# Turboing my KA24 :P need help please



## okwerdz (Jun 26, 2008)

ok so i got a 95 240sx KA24, all stock except the suspension. I dont wanna go SR20 cuz i dont wanan get fucked by cops. Its easier to swap turbo than the whole motor. I dont need much Hp maybe like 100 or so more. Im looking for sum turbo set up for like arround $1-2k. can any1 help me im new to these. Wut do i 
need. Wut do i do about ECU? help wanted


----------



## rogoman (Dec 16, 2004)

Start learning to do searches. Go to the following thread to start your search:

http://www.nissanforums.com/general-240sx-silvia-s12-200sx/92630-ka-turbo-thread.html


----------



## deenice2k (Jun 7, 2002)

Here you go.

cxracing.com: Newly Released Complete Turbo Kit for 89 90 Nissan S13 240SX with Stock KA24E SOHC Engine


----------



## c3o5nnect (Sep 9, 2008)

A turbo made for the 240 should bolt on without much trouble, just remember to get a turbo timer.


----------



## woody240 (Nov 20, 2008)

Addition to question.
A 95 240 with stock ka24de.

1) If you slap on a greddy turbo setup, is there anything you should keep in mind when swaping the cams for something a little more aggressive?

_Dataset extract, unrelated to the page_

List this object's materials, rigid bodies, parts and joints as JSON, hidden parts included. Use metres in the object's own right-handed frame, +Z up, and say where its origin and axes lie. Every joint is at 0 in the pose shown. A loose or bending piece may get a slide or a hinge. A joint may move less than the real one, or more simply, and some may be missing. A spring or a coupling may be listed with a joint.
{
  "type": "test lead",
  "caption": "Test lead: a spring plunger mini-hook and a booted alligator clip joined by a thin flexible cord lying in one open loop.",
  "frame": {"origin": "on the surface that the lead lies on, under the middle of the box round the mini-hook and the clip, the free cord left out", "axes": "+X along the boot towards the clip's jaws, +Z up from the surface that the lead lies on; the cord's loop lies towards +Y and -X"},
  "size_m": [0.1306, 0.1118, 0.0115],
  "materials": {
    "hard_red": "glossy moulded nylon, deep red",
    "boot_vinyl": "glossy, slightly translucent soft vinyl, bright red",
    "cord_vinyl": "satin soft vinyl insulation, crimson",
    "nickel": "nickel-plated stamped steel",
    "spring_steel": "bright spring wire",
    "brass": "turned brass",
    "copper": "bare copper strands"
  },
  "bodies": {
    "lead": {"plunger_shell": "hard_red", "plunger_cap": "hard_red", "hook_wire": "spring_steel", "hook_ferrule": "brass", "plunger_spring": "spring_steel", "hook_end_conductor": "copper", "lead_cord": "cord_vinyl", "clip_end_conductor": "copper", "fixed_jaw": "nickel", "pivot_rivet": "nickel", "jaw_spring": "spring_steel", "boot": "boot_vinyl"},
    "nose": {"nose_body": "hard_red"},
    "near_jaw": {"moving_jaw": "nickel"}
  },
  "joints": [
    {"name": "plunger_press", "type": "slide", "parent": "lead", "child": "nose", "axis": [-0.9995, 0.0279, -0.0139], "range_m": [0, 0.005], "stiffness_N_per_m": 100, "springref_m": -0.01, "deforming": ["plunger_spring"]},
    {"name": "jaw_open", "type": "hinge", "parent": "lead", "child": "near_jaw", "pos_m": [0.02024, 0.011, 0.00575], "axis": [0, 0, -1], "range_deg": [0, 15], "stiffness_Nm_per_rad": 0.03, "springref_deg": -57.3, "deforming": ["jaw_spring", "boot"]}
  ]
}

2) What are some fuel management options for this setup? Is there anything that would be an improvement over what comes with the greddy kit that is worth the bucks?

3) I have been told the 95-98 240sx had an optional LSD. While shoping for a project car, is it worth looking for a car with the LSD or are you better off just purchasing it after the fact?


Thanks for any help.


----------